[THE EXERCISE]: Write out, character for character, the line containing "hide_parts(*link_names)" and all lines after it up to the end of the listing.

* * * *

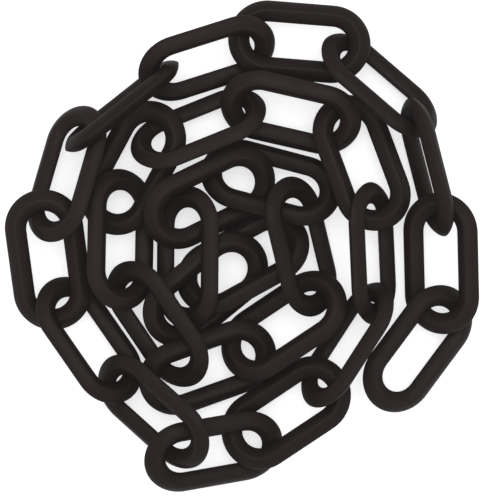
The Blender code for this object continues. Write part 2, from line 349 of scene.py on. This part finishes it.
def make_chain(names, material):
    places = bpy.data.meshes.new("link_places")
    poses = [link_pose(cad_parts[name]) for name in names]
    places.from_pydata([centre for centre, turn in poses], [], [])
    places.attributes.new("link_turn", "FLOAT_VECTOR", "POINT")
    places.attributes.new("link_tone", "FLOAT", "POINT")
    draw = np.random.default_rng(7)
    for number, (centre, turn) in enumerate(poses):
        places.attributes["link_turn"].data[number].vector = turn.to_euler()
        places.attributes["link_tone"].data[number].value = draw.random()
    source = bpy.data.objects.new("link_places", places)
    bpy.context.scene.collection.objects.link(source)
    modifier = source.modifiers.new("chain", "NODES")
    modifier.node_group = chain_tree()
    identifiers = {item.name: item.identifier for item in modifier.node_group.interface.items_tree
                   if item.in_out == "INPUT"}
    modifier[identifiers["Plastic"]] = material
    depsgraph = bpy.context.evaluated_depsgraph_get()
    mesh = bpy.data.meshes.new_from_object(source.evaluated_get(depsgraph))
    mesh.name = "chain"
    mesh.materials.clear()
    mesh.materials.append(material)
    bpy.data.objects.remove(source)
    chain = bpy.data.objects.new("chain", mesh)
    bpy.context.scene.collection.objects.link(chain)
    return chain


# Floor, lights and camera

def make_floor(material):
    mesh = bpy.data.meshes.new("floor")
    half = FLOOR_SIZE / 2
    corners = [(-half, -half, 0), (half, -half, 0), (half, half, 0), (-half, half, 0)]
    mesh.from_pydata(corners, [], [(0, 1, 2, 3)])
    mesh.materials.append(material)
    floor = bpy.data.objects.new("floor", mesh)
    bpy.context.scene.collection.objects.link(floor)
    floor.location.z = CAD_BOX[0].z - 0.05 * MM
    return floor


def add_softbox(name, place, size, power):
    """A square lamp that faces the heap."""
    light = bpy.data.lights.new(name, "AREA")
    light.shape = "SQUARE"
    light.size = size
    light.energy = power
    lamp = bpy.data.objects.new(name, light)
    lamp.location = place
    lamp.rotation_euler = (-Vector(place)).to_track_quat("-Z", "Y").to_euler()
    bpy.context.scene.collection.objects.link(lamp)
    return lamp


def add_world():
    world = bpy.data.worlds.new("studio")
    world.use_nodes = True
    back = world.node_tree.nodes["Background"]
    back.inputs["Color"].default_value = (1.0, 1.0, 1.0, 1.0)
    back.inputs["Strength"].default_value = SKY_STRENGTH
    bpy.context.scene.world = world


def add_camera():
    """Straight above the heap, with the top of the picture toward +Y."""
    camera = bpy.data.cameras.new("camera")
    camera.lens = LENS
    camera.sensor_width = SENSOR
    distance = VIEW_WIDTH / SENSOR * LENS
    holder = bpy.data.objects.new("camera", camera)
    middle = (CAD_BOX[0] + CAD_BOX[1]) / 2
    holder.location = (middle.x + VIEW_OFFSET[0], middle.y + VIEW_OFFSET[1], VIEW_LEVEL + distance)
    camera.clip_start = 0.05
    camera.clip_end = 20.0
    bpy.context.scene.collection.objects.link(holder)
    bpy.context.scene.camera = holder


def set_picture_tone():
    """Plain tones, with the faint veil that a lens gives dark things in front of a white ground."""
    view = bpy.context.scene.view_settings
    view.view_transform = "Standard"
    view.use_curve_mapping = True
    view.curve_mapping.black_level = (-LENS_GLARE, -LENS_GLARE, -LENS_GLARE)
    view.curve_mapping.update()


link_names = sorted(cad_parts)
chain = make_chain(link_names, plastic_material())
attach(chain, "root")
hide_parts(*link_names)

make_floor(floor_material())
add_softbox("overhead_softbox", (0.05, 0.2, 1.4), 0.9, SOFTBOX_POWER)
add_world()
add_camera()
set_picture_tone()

* * * *

[FULL SOLUTION]:
hide_parts(*link_names)

make_floor(floor_material())
add_softbox("overhead_softbox", (0.05, 0.2, 1.4), 0.9, SOFTBOX_POWER)
add_world()
add_camera()
set_picture_tone()